Von Epidaurus sagt der Verfasser: „Epidaurus ist sehr freundlich gelegen, und muß, wenn Griechenland eine unabhängige Existenz erhält, ein Platz von bedeutender Wichtigkeit werden. Es hat zwei Seehäfen, beide groß genug, um Kriegsschiffe aufzunehmen, doch nicht genug vor Winden geschützt. Das Vorgebirge, welches diese zwei Einfahrten trennt, ist mit Ruinen und Cisternen bedeckt. Manche Theile der alten Mauer, mit der es, gleich der alten Akropolis umgeben ist, sind noch ganz erhalten. Die angebaute Gegend in der Nähe derselben ist ausnehmend fruchtbar an Korn, Wein, Oel und Baumwolle.
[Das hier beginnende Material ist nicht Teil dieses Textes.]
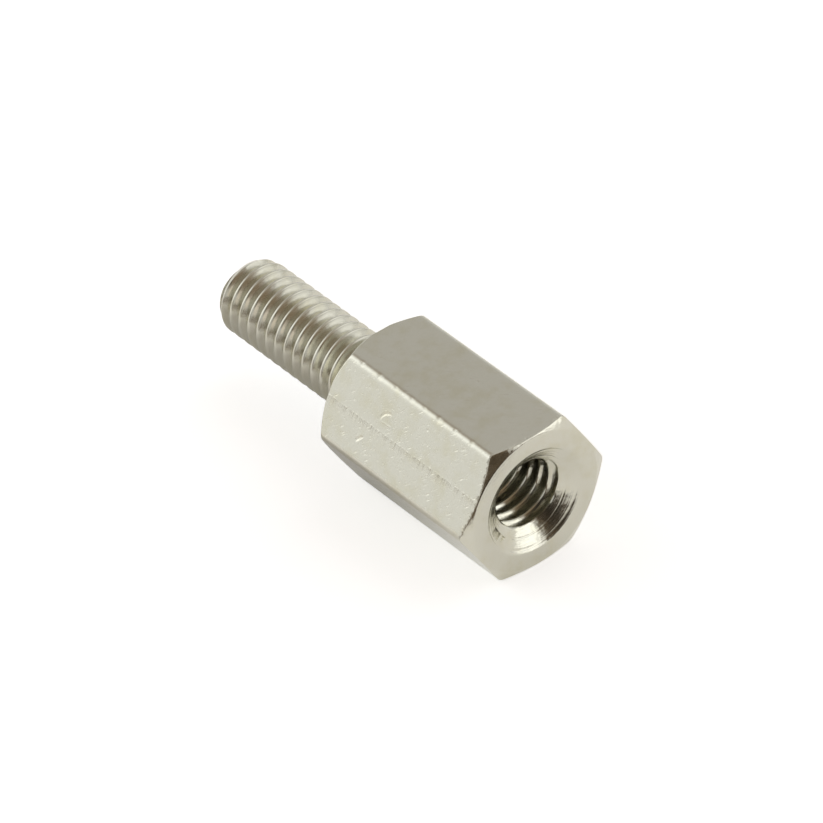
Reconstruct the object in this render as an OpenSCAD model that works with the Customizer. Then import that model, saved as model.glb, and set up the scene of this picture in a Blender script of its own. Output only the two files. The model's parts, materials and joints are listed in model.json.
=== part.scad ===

Eine große Strecke von Weinbergen an dem südlichen Seehafen, auf denen ehemals ein Theil der Stadt stand, erzeugt einen der herrlichsten Weine Griechenlands. Aus der Art und der Ausdehnung der Ruinen, unter denen man Tempeltrümmer, Triumphbögen, große Bäder findet, zu schließen, muß Epidaurus sehr bevölkert gewesen seyn. Die umgebenden Hügel sind mit Wald bedeckt, von dem ein großer Theil Materialien zum Schiffbau liefert, und der in früherer Zeit wohl von wilden Schweinen bevölkert war, welche einst in diesem Lande einen der größten Luxusartikel der Tafeln bildeten. Die Hügel scheinen sehr mineralreich zu seyn, besonders an Blei und Eisen, wahrscheinlich auch an Kupfer. Dieser Mineralreichthum ist den meisten der Gebirgszüge der jonischen Inseln gemein.“

„Die Umgegend von Epidaurus wird durch Jakals oder wilde Hunde, wie sie die Einwohner nennen, sehr unsicher gemacht. Regelmäßig jeden Abend nach Sonnenuntergang nähern sich dieselben dem Dorfe, beginnen ihr durchdringendes Geheul, bis sie damit ihre zahmen Brüder im Dorfe aufjagen, welche nun einen Ausfall auf sie machen, wo sodann ein allgemeiner Kampf beginnt, der stets damit endet, daß die Jakals zu ihren Lagern, in die Höhlen des benachbarten Waldes zurückgejagt werden.“

„In Epirus ist das wilde Schwein größer und wilder, als in irgend einem andern Theile Griechenlands. Die Jäger lauern auf ihre Beute häufig auf den Gipfeln der Bäume. Die Jagdpartien bestehen meist aus fünf oder sechs Mann, mit Musketen und Attaghans bewaffnet. Nichts kann mahlerischer seyn, als die Rückkehr eines solchen Jägerzugs, wenn er die gewundenen Pfade der Hügel herabsteigt. Die Beute wird auf einer Stange von zweien aus der Gesellschaft vorausgetragen, während die Uebrigen ihre Triumphlieder singen. Ich wurde dabei jedesmal sehr an die ganz ähnlichen Darstellungen auf den antiken Basreliefs erinnert.“


  1. Man übersehe nicht, daß hier Hr. Blaquiere spricht.